After the shooting in Florida, I was neither surprised nor upset when I got the emails from TwitchCon about the heightened security that we could expect once we reached the conference. The bag policy was a little onerous, but I have pockets, so whatever.
I payed hundreds of dollars for my weekend pass. Yes, I expected the turnout to be huge. I also expected, for my money, that security and lines would be handled efficiently and professionally. I was greatly disappointed.
I waited an hour and a half to get my badge the day before con. On the first day of con, the average wait time to pick up your badge was six hours. Soak in that for a moment.
Firstly, the lines were split between community, affiliates (streamers who had achieved enough stability for Twitch to offer monetization), and partners (big viewership and community). Everybody paid the same to get in, so the pecking order being established by Twitch was clear, and irritating. And they didn’t even pull that off properly! The lines to enter the convention were supposed to be spit into their respective badge types, but the crowd handlers were either incredibly understaffed, or just inept. I stood in two “affiliate” lines for about thirty minutes, before I found the -actual- affiliate line. Signage was spotty and unclear.

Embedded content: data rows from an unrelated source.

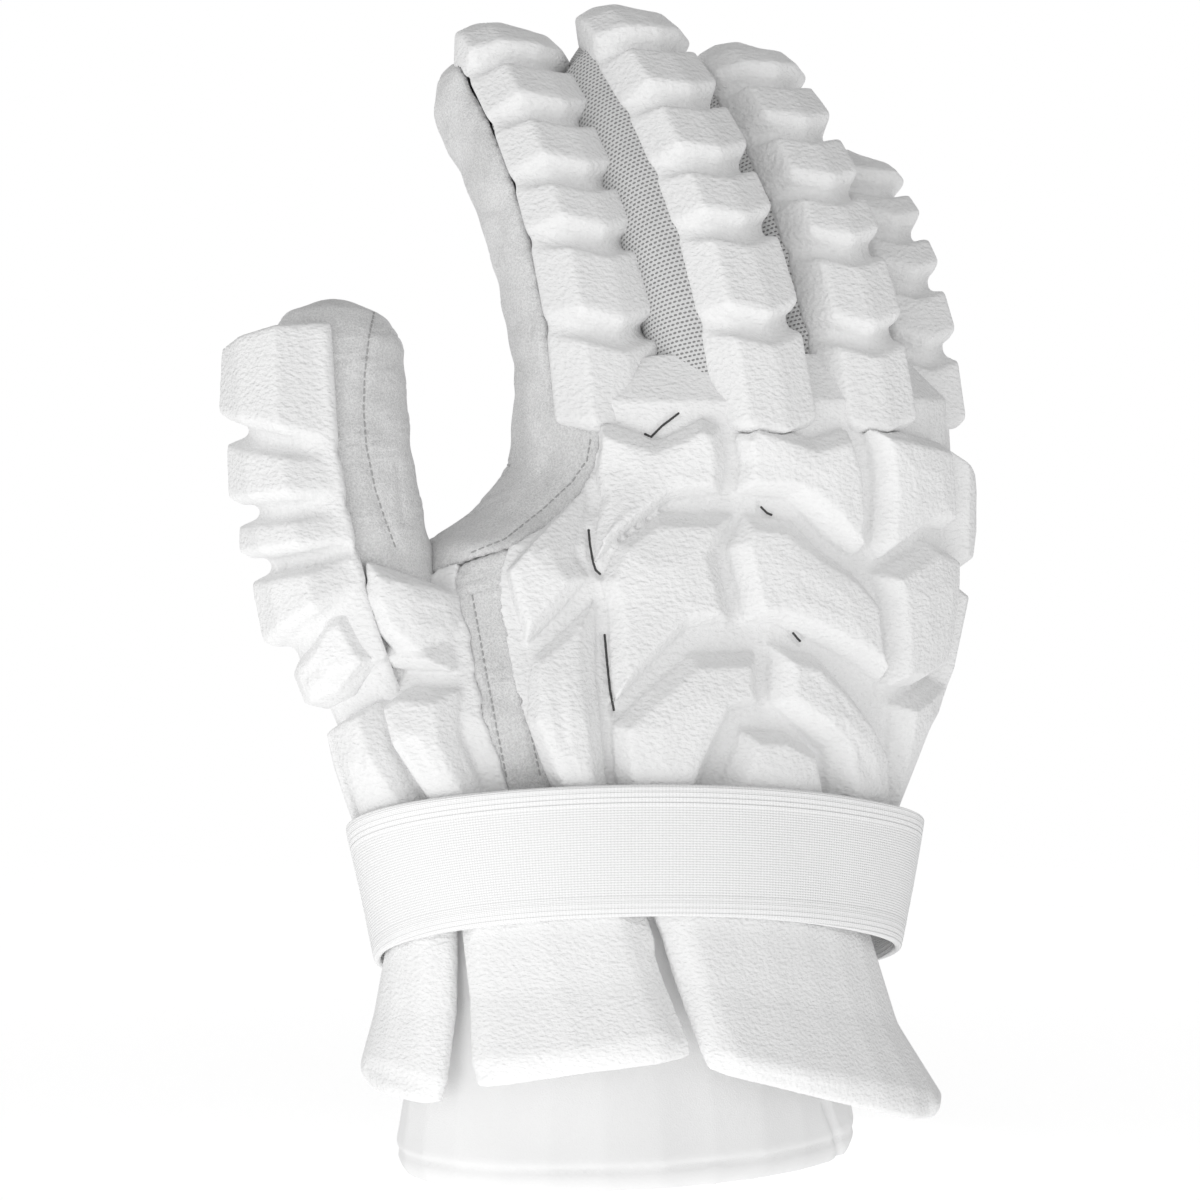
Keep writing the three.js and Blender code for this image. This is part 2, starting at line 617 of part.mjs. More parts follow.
function strap() {
  const rings = steps(-180, 180, STRAP_STEPS)
    .slice(0, -1)
    .map((angle) => {
      const [middle, lift] = [strapHeight(angle), strapLift(angle)];
      const [low, high] = [middle - STRAP_WIDTH / 2, middle + STRAP_WIDTH / 2];
      return [
        bodyPoint(angle, low, lift),
        bodyPoint(angle, high, lift),
        bodyPoint(angle, high, lift + STRAP_THICKNESS),
        bodyPoint(angle, low, lift + STRAP_THICKNESS),
      ];
    });
  return solid(loft(rings, "joined"));
}

// Plates: three padded flaps that hang from under the strap and flare off the cuff. Sides are in
// degrees at the top and at the lower edge, lower edges in shares of the cuff's height.
const PLATES = [
  { name: "plate_thumb_side", from: [-124, -118], to: [-67.5, -67.5], hem: [0.34, 0.33, 0.32], flare: 0.7 },
  { name: "plate_middle", from: [-65.5, -57], to: [-17, -9], hem: [0.4, 0.46, 0.5], flare: 1 },
  { name: "plate_little_side", from: [-15.5, -6.5], to: [118, 112], hem: [0.45, 0.13, 0.14], flare: 1 },
];
const PLATE_UNDER_STRAP = 5;
const PLATE_SEAT = 1;
const PLATE_STEP = 13; // degrees between two stations
const PLATE_BEVEL = 4;

function plate({ from, to, hem, flare }) {
  const count = Math.ceil((to[0] - from[0]) / PLATE_STEP);
  const side = 1.6 / count;
  const parts = [0, side * 0.35, ...steps(0, 1, count).slice(1, -1), 1 - side * 0.35, 1];
  const stations = parts.map((part) => {
    const full = part === 0 || part === 1 ? 0.5 : 1;
    const angles = [0, 1].map((end) => mix(from[end], to[end], part));
    const top = strapHeight(angles[0]) - STRAP_WIDTH / 2 + PLATE_UNDER_STRAP;
    const lower = part < 0.5 ? mix(hem[0], hem[1], part * 2) : mix(hem[1], hem[2], part * 2 - 1);
    const bottom = cuffAt(lower);
    const spread = PLATE_FLARE * flare + STRAP_SPREAD * 1.4 * (1 - across(angles[1] - 78, 10, 60));
    const at = (down, out, up = 0) => {
      const lift = PLATE_SEAT + (spread - PLATE_SEAT - PLATE_THICKNESS * 0.4) * down ** 1.3;
      const angle = mix(angles[0], angles[1], down);
      return bodyPoint(angle, mix(top, bottom, down) + up, lift + out);
    };
    const thick = PLATE_THICKNESS * full;
    return [
      at(0, 0),
      at(0.5, 0),
      at(1, 0),
      at(1, thick * 0.45),
      at(1, thick * 0.85, PLATE_BEVEL),
      at(0.5, thick),
      at(0, thick),
    ];
  });
  return solid(loft(stations, "capped"));
}

fingerPads();
thumbPads();
blocks();
sleeves();
handPanels();
add("cuff_liner", liner(), "leather");
for (const row of PLATES) add(row.name, plate(row), "leather");
add("wrist_strap", strap(), "elastic");

// The glove stands on the middle of its footprint.
const glove = new THREE.Group();
glove.add(...nodes);
const bounds = new THREE.Box3().setFromObject(glove);
const middle = bounds.getCenter(new THREE.Vector3());
glove.position.set(-middle.x, -middle.y, -bounds.min.z);
export default glove;
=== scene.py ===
import math

import bpy
import numpy as np
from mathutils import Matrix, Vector
from mathutils.bvhtree import BVHTree


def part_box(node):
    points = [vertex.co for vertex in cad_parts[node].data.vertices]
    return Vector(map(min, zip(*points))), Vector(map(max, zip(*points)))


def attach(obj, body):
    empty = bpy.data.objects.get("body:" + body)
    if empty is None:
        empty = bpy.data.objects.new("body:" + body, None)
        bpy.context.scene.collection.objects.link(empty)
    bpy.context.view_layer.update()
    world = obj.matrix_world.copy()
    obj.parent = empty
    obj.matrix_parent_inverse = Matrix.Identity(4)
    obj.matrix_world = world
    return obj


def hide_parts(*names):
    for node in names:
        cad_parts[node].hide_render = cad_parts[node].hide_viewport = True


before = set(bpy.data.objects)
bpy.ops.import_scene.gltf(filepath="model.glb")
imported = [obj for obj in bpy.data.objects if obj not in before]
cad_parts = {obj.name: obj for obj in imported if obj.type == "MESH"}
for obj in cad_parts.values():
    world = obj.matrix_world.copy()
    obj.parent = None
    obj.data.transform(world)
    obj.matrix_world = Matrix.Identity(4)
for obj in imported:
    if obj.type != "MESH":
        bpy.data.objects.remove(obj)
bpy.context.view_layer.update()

MM = 0.001
BODY = "root"

# The photograph's camera, which looks along +Y at azimuth 0
AZIMUTH = math.radians(-30)
ELEVATION = math.radians(3)
CAMERA_DISTANCE = 1.2
CAMERA_TARGET = Vector((-7.2, 0, 158.3)) * MM
FRAME_WIDTH = 338 * MM  # what the frame takes in at the target
PHOTO_WIDTH = 1200  # pixels, in which the lines below are named
SENSOR = 36

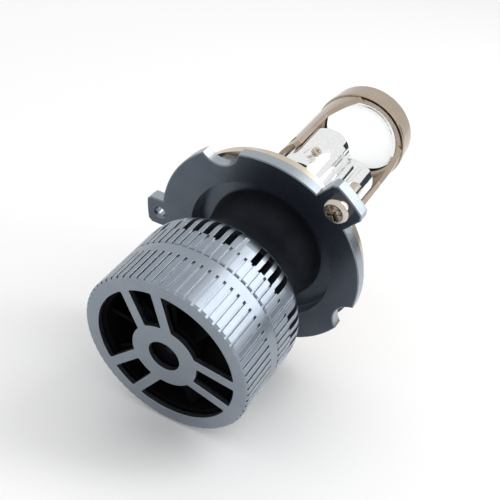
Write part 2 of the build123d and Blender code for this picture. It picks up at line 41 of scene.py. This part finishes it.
MM = 0.001
CAMERA_AT = Vector((63.92, -116.81, 108.60)) * MM
CAMERA_AZIMUTH = 30.12
CAMERA_ELEVATION = 39.79
CAMERA_LENS = 62.27
FLOOR_TILT = 16.0
FLOOR_SIZE = 6.0
FLOOR_GAP = 0.1 * MM
UPRIGHT = (0, 0, 1)

NOISE_ROUGHNESS = 0.55
ANODISED_GRAIN = 0.006
# sockets of a Mix node set to colours
MIX_SHARE, MIX_A, MIX_B, MIX_RESULT = 0, 6, 7, 2


# ---------------------------------------------------------------- finishes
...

Once inside, the line to get in to the swag shop was about an hour wait. Let me say that again. After standing in line to use the badge I’d paid hundreds of dollars for, I was made to wait in line for another hour simply to give them more money in exchange for swag. Twitch, you’re owned by Amazon now, you really should get this efficient shopping experience thing handled.
To their benefit, the conference managers fixed the entrance line nonsense by day two. I’m unsure about the badge line. The swag store line, if anything, was longer on the second day.